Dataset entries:

────────────────

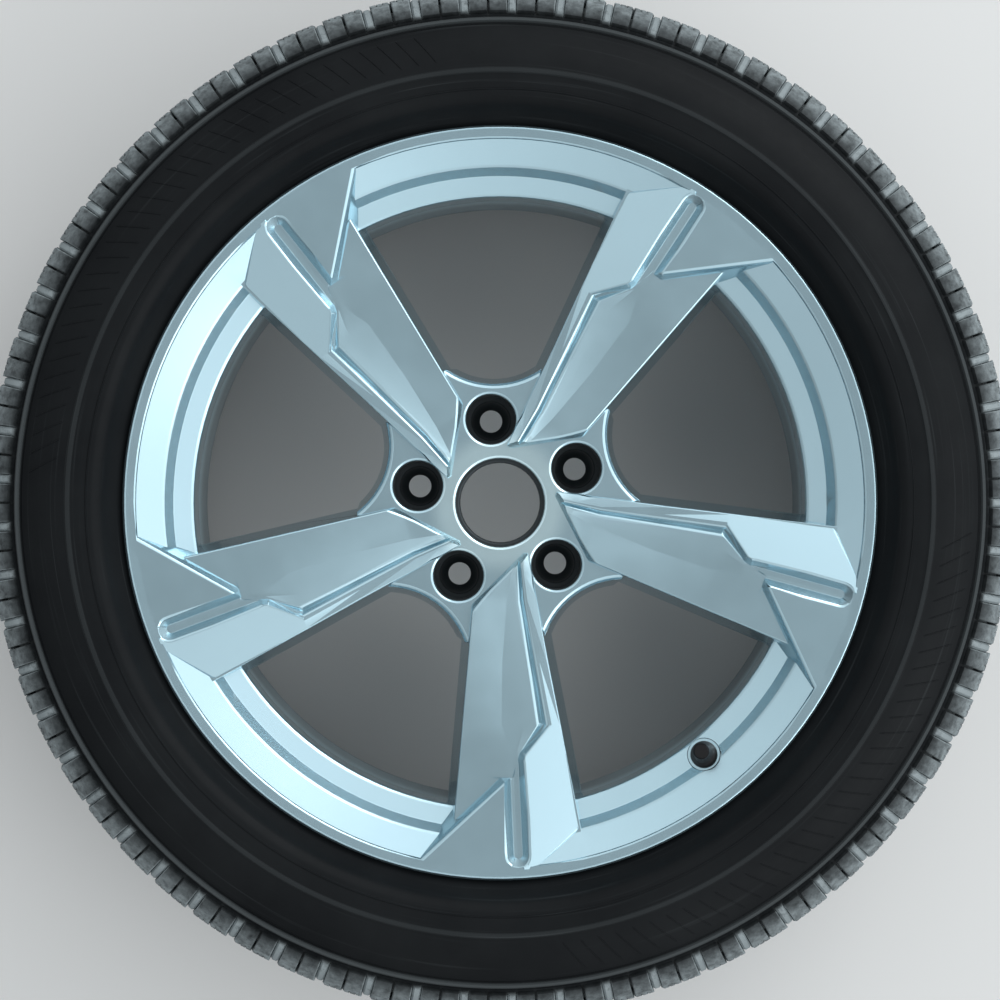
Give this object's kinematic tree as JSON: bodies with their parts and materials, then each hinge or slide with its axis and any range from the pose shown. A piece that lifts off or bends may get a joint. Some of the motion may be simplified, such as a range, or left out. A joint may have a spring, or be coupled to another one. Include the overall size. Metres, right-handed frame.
{
  "type": "wheel and tyre assembly",
  "caption": "Cast five-spoke car wheel with folded, grooved spokes, a mounted winter tyre, a snap-in valve with a screw cap, and a strip of balance weights inside the barrel.",
  "frame": {"origin": "centre of the wheel: the axle line at the middle of the rim's width, which is also the middle of the tyre", "axes": "+Z along the axle, out of the wheel's face; the wheel lies on the tyre's back sidewall"},
  "size_m": [0.6897, 0.6898, 0.242],
  "materials": {
    "silver_paint": "silver metallic paint under clear coat",
    "tyre_rubber": "matt black rubber, grey with dust on the shoulders",
    "valve_rubber": "satin black",
    "brass": "turned",
    "spring_steel": "bright wire",
    "cap_plastic": "moulded black",
    "tape_foam": "foam tape",
    "weight_zinc": "zinc, dull"
  },
  "bodies": {
    "wheel": {"rim": "silver_paint", "tyre": "tyre_rubber", "valve_stem": "valve_rubber", "valve_tube": "brass", "core_body": "brass", "core_gasket": "valve_rubber", "core_spring": "spring_steel", "weight_tape": "tape_foam", "balance_weight_1": "weight_zinc", "balance_weight_2": "weight_zinc", "balance_weight_3": "weight_zinc", "balance_weight_4": "weight_zinc", "balance_weight_5": "weight_zinc", "balance_weight_6": "weight_zinc", "balance_weight_7": "weight_zinc", "balance_weight_8": "weight_zinc"},
    "core_pin": {"core_pin": "brass", "core_cup_seal": "valve_rubber"},
    "cap_thread": {"cap_seal": "valve_rubber"},
    "cap": {"valve_cap": "cap_plastic"}
  },
  "joints": [
    {"name": "cap_lift", "type": "slide", "parent": "wheel", "child": "cap_thread", "axis": [-0.1586, 0.1959, 0.9677], "range_m": [0, 0.00476]},
    {"name": "cap_turn", "type": "hinge", "parent": "cap_thread", "child": "cap", "pos_m": [0.13562, -0.16748, 0.08955], "axis": [-0.1586, 0.1959, 0.9677], "range_deg": [0, 2160]},
    {"name": "pin_press", "type": "slide", "parent": "wheel", "child": "core_pin", "axis": [0.1586, -0.1959, -0.9677], "range_m": [0, 0.0012], "stiffness_N_per_m": 150, "springref_m": -0.003, "deforming": ["core_spring"]}
  ],
  "couplings": [
    {"joint": "cap_turn", "follows": "cap_lift", "rad_per_m": 7913.3}
  ]
}
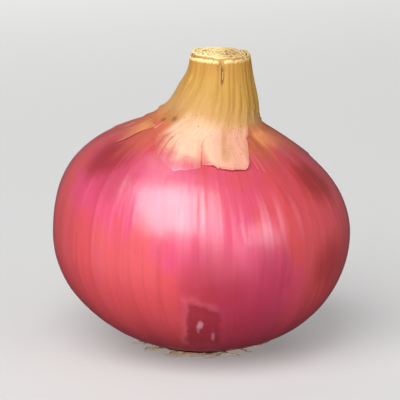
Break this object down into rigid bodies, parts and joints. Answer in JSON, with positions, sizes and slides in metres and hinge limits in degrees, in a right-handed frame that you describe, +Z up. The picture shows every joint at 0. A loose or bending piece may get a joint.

────────────────

Extract the full listing and reproduce each line exactly.

■ SOLUTION:
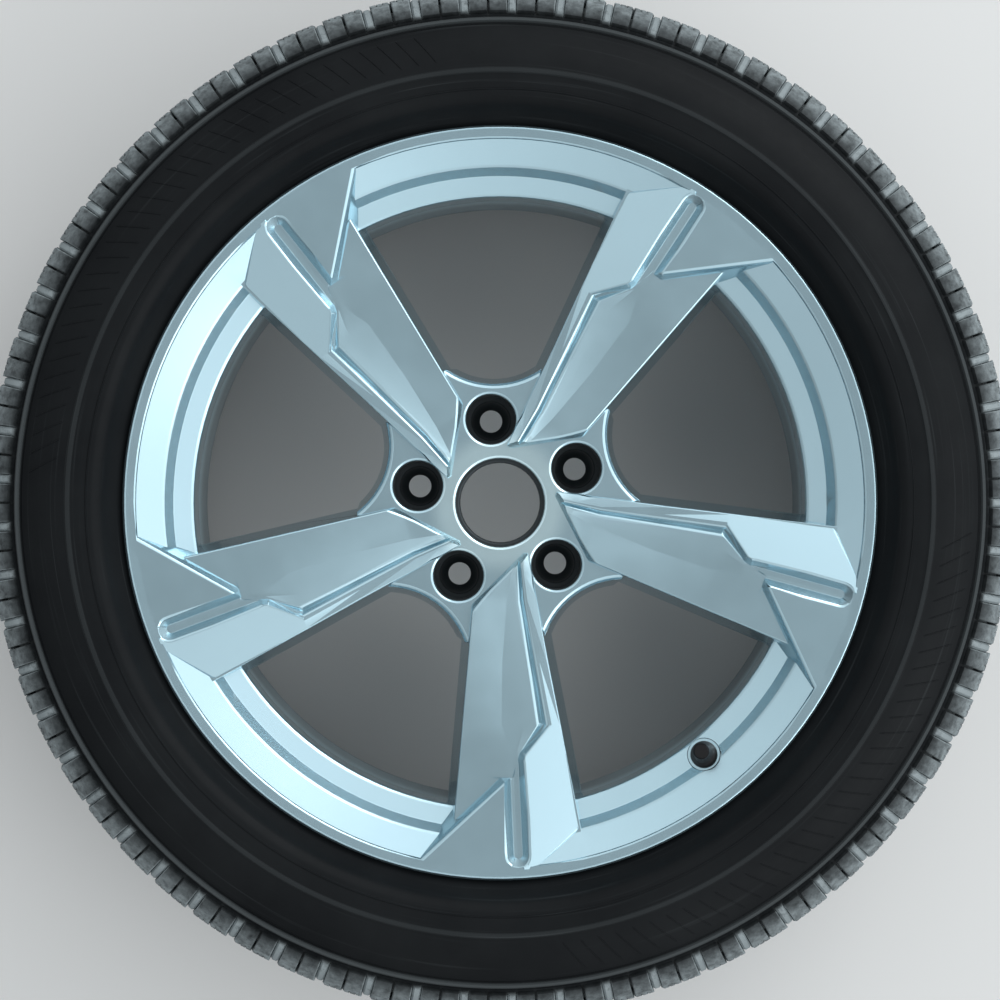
Give this object's kinematic tree as JSON: bodies with their parts and materials, then each hinge or slide with its axis and any range from the pose shown. A piece that lifts off or bends may get a joint. Some of the motion may be simplified, such as a range, or left out. A joint may have a spring, or be coupled to another one. Include the overall size. Metres, right-handed frame.
{
  "type": "wheel and tyre assembly",
  "caption": "Cast five-spoke car wheel with folded, grooved spokes, a mounted winter tyre, a snap-in valve with a screw cap, and a strip of balance weights inside the barrel.",
  "frame": {"origin": "centre of the wheel: the axle line at the middle of the rim's width, which is also the middle of the tyre", "axes": "+Z along the axle, out of the wheel's face; the wheel lies on the tyre's back sidewall"},
  "size_m": [0.6897, 0.6898, 0.242],
  "materials": {
    "silver_paint": "silver metallic paint under clear coat",
    "tyre_rubber": "matt black rubber, grey with dust on the shoulders",
    "valve_rubber": "satin black",
    "brass": "turned",
    "spring_steel": "bright wire",
    "cap_plastic": "moulded black",
    "tape_foam": "foam tape",
    "weight_zinc": "zinc, dull"
  },
  "bodies": {
    "wheel": {"rim": "silver_paint", "tyre": "tyre_rubber", "valve_stem": "valve_rubber", "valve_tube": "brass", "core_body": "brass", "core_gasket": "valve_rubber", "core_spring": "spring_steel", "weight_tape": "tape_foam", "balance_weight_1": "weight_zinc", "balance_weight_2": "weight_zinc", "balance_weight_3": "weight_zinc", "balance_weight_4": "weight_zinc", "balance_weight_5": "weight_zinc", "balance_weight_6": "weight_zinc", "balance_weight_7": "weight_zinc", "balance_weight_8": "weight_zinc"},
    "core_pin": {"core_pin": "brass", "core_cup_seal": "valve_rubber"},
    "cap_thread": {"cap_seal": "valve_rubber"},
    "cap": {"valve_cap": "cap_plastic"}
  },
  "joints": [
    {"name": "cap_lift", "type": "slide", "parent": "wheel", "child": "cap_thread", "axis": [-0.1586, 0.1959, 0.9677], "range_m": [0, 0.00476]},
    {"name": "cap_turn", "type": "hinge", "parent": "cap_thread", "child": "cap", "pos_m": [0.13562, -0.16748, 0.08955], "axis": [-0.1586, 0.1959, 0.9677], "range_deg": [0, 2160]},
    {"name": "pin_press", "type": "slide", "parent": "wheel", "child": "core_pin", "axis": [0.1586, -0.1959, -0.9677], "range_m": [0, 0.0012], "stiffness_N_per_m": 150, "springref_m": -0.003, "deforming": ["core_spring"]}
  ],
  "couplings": [
    {"joint": "cap_turn", "follows": "cap_lift", "rad_per_m": 7913.3}
  ]
}
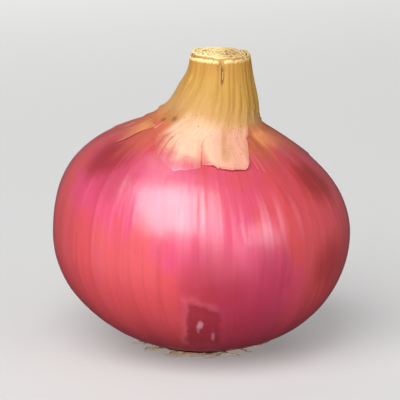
Break this object down into rigid bodies, parts and joints. Answer in JSON, with positions, sizes and slides in metres and hinge limits in degrees, in a right-handed frame that you describe, +Z up. The picture shows every joint at 0. A loose or bending piece may get a joint.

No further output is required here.